На одно из первых мест выходит в этот период в эстетике идея абсолютной, божественной красоты, «истинно прекрасного».
Известные каппадокийские мыслители Василий Великий, Григорий Нисский, Григорий Назианзин выше всего ценили неизрекаемые и неописуемые «блистания божественной красоты» (Василий Великий — PG, 31,909С); ибо прекрасное «всегда усматривается в источнике прекрасного; прекрасен же и превыше всего прекрасного единородный Бог» (Григорий Нисский — PG, 45.469C). Сама «природа Бога» представляется Василию Великому «красотой необычной, которая сильно поражает уязвленную душу, но не может быть по достоинству описана словом» (PG, 31, 465 С).

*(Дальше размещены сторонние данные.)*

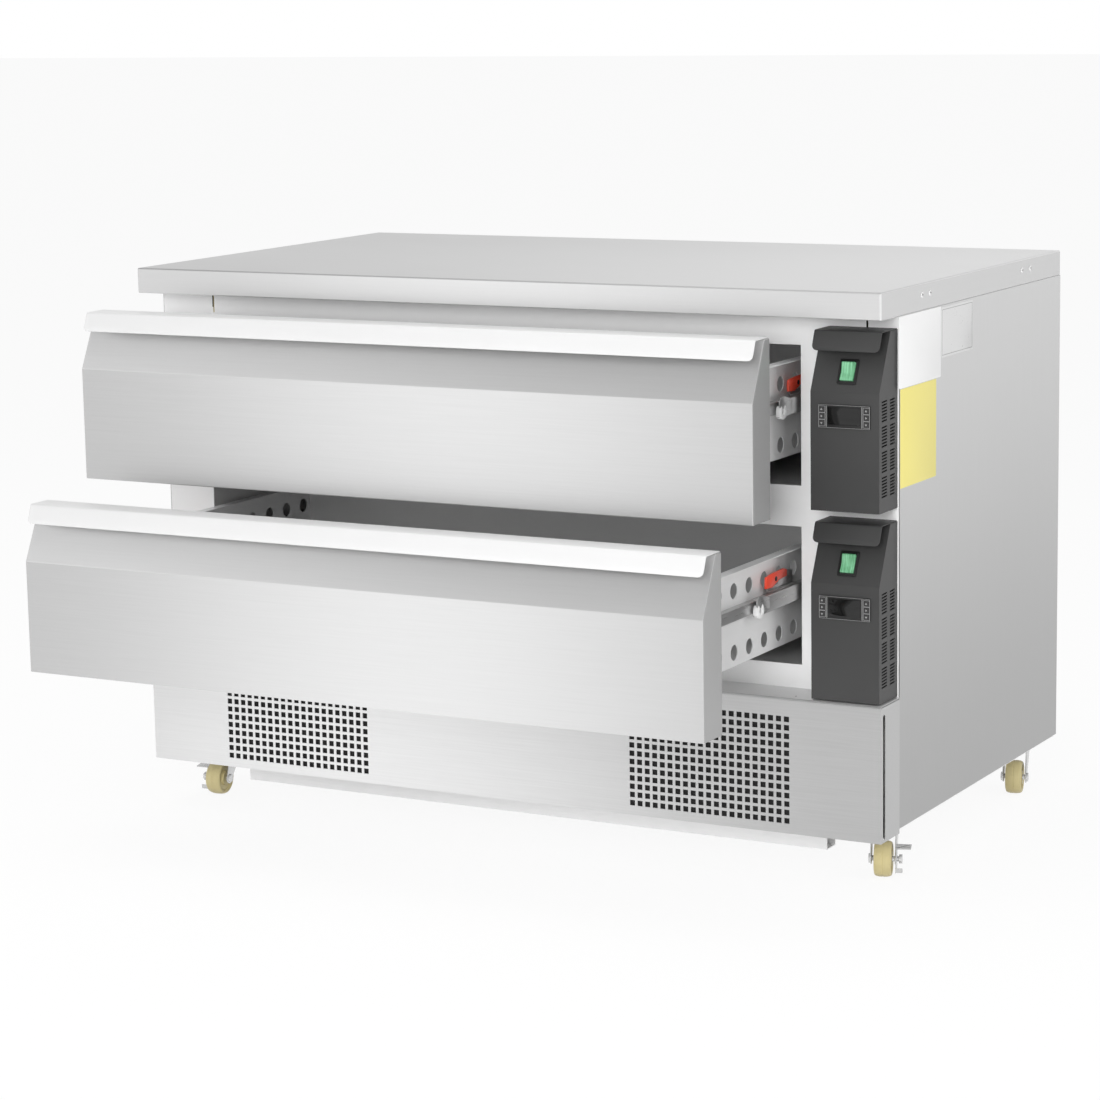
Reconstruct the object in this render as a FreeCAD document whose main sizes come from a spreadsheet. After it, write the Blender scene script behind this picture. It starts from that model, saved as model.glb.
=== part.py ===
import FreeCAD, Part
import math
import operator
import os
import Sketcher

# Refrigerated drawer counter: a stainless worktop on an insulated cabinet with
# two full-width drawers on telescopic slides, two control boxes and a machine
# compartment on four swivel casters. The bench frame used for every size below
# starts at the left side, the worktop's front face and the foot of the lower
# front panel; place() moves it to the floor under the middle of the counter.

doc = FreeCAD.newDocument("drawer_counter")
sheet = doc.addObject("Spreadsheet::Sheet", "Sizes")
vector = FreeCAD.Vector
nodes = {}


class Size:
    """A length that keeps its number together with the sheet formula behind it."""

    def __init__(self, number, formula=None):
        self.number = float(number)
        self.formula = formula or repr(float(number))

    def combine(self, other, sign, swap=False):
        other = other if isinstance(other, Size) else Size(other)
        first, second = (other, self) if swap else (self, other)
        work = {"+": operator.add, "-": operator.sub, "*": operator.mul, "/": operator.truediv}
        return Size(work[sign](first.number, second.number), f"({first.formula} {sign} {second.formula})")

    def __add__(self, other):
        return self.combine(other, "+")

    def __radd__(self, other):
        return self.combine(other, "+", swap=True)

    def __sub__(self, other):
        return self.combine(other, "-")

    def __rsub__(self, other):
        return self.combine(other, "-", swap=True)

    def __mul__(self, other):
        return self.combine(other, "*")

    def __rmul__(self, other):
        return self.combine(other, "*", swap=True)

    def __truediv__(self, other):
        return self.combine(other, "/")

    def __neg__(self):
        return self.combine(0, "-", swap=True)


def size(alias, number, note):
    """Write one driving dimension into the sheet and hand back its Size."""
    row = size.row
    size.row += 1
    sheet.set(f"A{row}", alias)
    sheet.set(f"B{row}", str(number))
    sheet.set(f"C{row}", note)
    sheet.setAlias(f"B{row}", alias)
    return Size(number, f"Sizes.{alias}")


size.row = 1

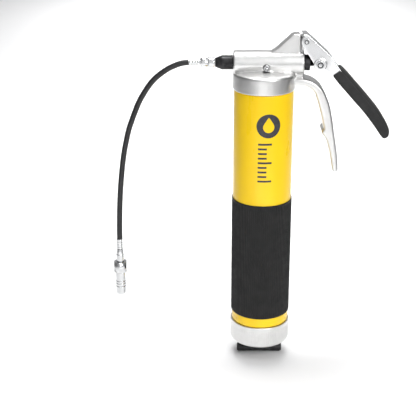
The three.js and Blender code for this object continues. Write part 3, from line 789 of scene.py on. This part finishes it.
def headed_pin(name, radius, head, face, centre):
    """A pin through two cheeks that end at face on either side, its head in front."""
    front, back = -face - PLAY, face + PLAY
    top, tail = front - 1.4, back + 1.5
    ring_in, ring_out = head * RING_IN, head * RING_OUT
    return turned(name, [
        (0, top), (ring_in, top, 0.15), (ring_in, top + RING_DEEP), (ring_out, top + RING_DEEP),
        (ring_out, top, 0.1), (head, top, 0.3), (head, front, 0.2),
        (radius, front), (radius, tail, 0.35), (0, tail),
    ], 64, "y", centre)


def clip(name, radius, face, centre):
    near, far = face + PLAY, face + PLAY + 0.7
    inner, outer = radius + 0.15, radius + 2
    return turned(name, [
        (inner, near), (outer, near, 0.2), (outer, far, 0.2), (inner, far),
    ], 64, "y", centre)


def painted_groove_shade(piece, head, centre):
    """Paints the front of the ring groove black: painted shade in the recess."""
    margin = 0.02
    piece.data.materials.append(blackened)
    for face in piece.data.polygons:
        spot = face.center / MM - Vector(centre)
        reach = math.hypot(spot.x, spot.z) / head
        if RING_IN - margin < reach < RING_OUT + margin and spot.y < 0:
            face.material_index = 1


FULCRUM_PIN, FULCRUM_HEAD = 1.8, 2.9
CRANK_PIN, CRANK_HEAD = 2.0, 3.9
fulcrum_rivet = headed_pin("fulcrum_rivet", FULCRUM_PIN, FULCRUM_HEAD, CHEEK, FULCRUM)
fitted(fulcrum_rivet, "gun", chrome, "steel", "fulcrum_pin")
# Painted shade: the ring groove in the rivet head is painted black.
painted_groove_shade(fulcrum_rivet, FULCRUM_HEAD, FULCRUM)
fulcrum_washer = clip("fulcrum_washer", FULCRUM_PIN, CHEEK, FULCRUM)
fitted(fulcrum_washer, "gun", steel, "steel", "fulcrum_clip")
crank_rivet = headed_pin("crank_rivet", CRANK_PIN, CRANK_HEAD, BOSS_FACE, CRANK)
fitted(crank_rivet, "lever", chrome, "steel", "crank_pin")
# Painted shade: the ring groove in the rivet head is painted black.
painted_groove_shade(crank_rivet, CRANK_HEAD, CRANK)
crank_washer = clip("crank_washer", CRANK_PIN, BOSS_FACE, CRANK)
fitted(crank_washer, "lever", steel, "steel", "crank_clip")
print("pins and clips fitted")

# %% [markdown]
# ## Springs
#
# A compression spring is a helix whose last turns lie flat, so that it stands square. The return
# spring is different: it twists. It is wound round the fulcrum pin, its short leg on the bracket.

# %% Wind the compression springs
def as_mesh(bar):
    """The same bar as a mesh, which can be squeezed and bent."""
    shape = final_mesh(bar)
    piece = bpy.data.objects.new(bar.name + "_wire", shape)
    bpy.context.scene.collection.objects.link(piece)
    bpy.data.objects.remove(bar)
    shape.shade_smooth()
    return piece


def wound(name, along, centre, coil, wire, low, high, turns):
    """A spring of wire radius wire from low to high, its first and last turns flat."""
    steps = turns * 12
    points = []
    for k in range(steps + 1):
        angle = 2 * math.pi * turns * k / steps
        rise = min(1.0, max(0.0, (turns * k / steps - 0.7) / (turns - 1.4)))
        height = low + wire + (high - low - 2 * wire) * rise
        spot = AXES[along](coil * math.cos(angle), coil * math.sin(angle), height)
        points.append(Vector(spot) + Vector(centre))
    return as_mesh(round_bar(name, points, wire * 2, between=3, smooth_ring=2))


def fixed_end(along, centre, height):
    return (Vector(AXES[along](0, 0, height)) + Vector(centre)) * MM


def squeezed(piece, along, anchor):
    axis = Vector(AXES[along](0, 0, 1))
    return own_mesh(piece)


HANG = (-141.2, 0, 0)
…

Идея абсолютной красоты играла в византийской философско-религиозной системе несколько иную роль, чем у античных мыслителей. Она меньше всего была для них предметом умозрительных рассуждений, но выступала важнейшим элементом их гносеологии. Душа человека, полагал Григорий Нисский, обладает врожденным движением «к невидимой красоте» (PG, 44,769D) и важнейшей целью человеческих устремлений является познание божественной красоты[36]. Абстрактная идея трансцендентного божества, мало что дающая уму и сердцу обычного человека, неразрывно соединялась в христианской традиции с этим понятием. Красота, о чем знали уже в античности, влечет к себе познающего, и «познание осуществляется любовью, ибо познаваемое прекрасно по природе» (Григорий Нисский — PG, 46,96 С).